## EXERCISE DESCRIPTION
Repeat every line below exactly as it reads.

## GIVEN DATA

════════════════

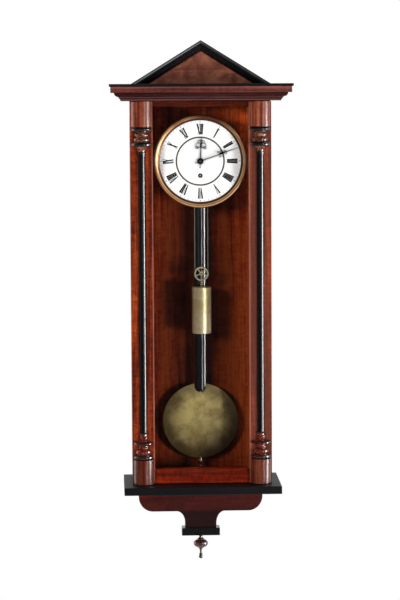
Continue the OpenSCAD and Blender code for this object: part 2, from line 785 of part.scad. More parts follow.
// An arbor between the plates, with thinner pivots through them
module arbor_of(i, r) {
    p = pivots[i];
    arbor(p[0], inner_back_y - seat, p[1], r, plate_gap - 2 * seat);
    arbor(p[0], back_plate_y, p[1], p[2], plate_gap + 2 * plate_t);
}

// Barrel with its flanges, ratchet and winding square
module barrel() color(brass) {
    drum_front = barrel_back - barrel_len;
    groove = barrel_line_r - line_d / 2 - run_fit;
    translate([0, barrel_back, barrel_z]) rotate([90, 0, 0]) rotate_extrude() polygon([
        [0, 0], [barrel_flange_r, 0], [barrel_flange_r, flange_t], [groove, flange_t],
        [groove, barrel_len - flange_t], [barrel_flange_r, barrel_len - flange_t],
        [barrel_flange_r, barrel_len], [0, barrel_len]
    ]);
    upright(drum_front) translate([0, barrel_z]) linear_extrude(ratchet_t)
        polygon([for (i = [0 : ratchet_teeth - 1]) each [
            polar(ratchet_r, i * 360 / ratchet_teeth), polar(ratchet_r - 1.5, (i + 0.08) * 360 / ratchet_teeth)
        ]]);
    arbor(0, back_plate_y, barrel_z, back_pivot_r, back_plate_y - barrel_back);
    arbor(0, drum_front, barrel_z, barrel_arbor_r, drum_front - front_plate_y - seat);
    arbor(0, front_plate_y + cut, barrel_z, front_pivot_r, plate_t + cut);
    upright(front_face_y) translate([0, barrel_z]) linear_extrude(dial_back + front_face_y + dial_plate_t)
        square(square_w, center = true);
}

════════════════

## THE REPLY
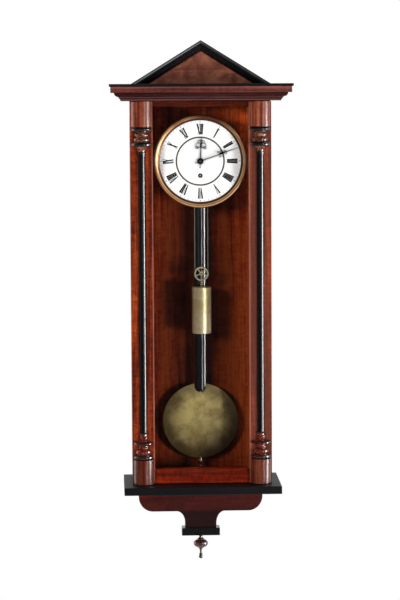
Continue the OpenSCAD and Blender code for this object: part 2, from line 785 of part.scad. More parts follow.
// An arbor between the plates, with thinner pivots through them
module arbor_of(i, r) {
    p = pivots[i];
    arbor(p[0], inner_back_y - seat, p[1], r, plate_gap - 2 * seat);
    arbor(p[0], back_plate_y, p[1], p[2], plate_gap + 2 * plate_t);
}

// Barrel with its flanges, ratchet and winding square
module barrel() color(brass) {
    drum_front = barrel_back - barrel_len;
    groove = barrel_line_r - line_d / 2 - run_fit;
    translate([0, barrel_back, barrel_z]) rotate([90, 0, 0]) rotate_extrude() polygon([
        [0, 0], [barrel_flange_r, 0], [barrel_flange_r, flange_t], [groove, flange_t],
        [groove, barrel_len - flange_t], [barrel_flange_r, barrel_len - flange_t],
        [barrel_flange_r, barrel_len], [0, barrel_len]
    ]);
    upright(drum_front) translate([0, barrel_z]) linear_extrude(ratchet_t)
        polygon([for (i = [0 : ratchet_teeth - 1]) each [
            polar(ratchet_r, i * 360 / ratchet_teeth), polar(ratchet_r - 1.5, (i + 0.08) * 360 / ratchet_teeth)
        ]]);
    arbor(0, back_plate_y, barrel_z, back_pivot_r, back_plate_y - barrel_back);
    arbor(0, drum_front, barrel_z, barrel_arbor_r, drum_front - front_plate_y - seat);
    arbor(0, front_plate_y + cut, barrel_z, front_pivot_r, plate_t + cut);
    upright(front_face_y) translate([0, barrel_z]) linear_extrude(dial_back + front_face_y + dial_plate_t)
        square(square_w, center = true);
}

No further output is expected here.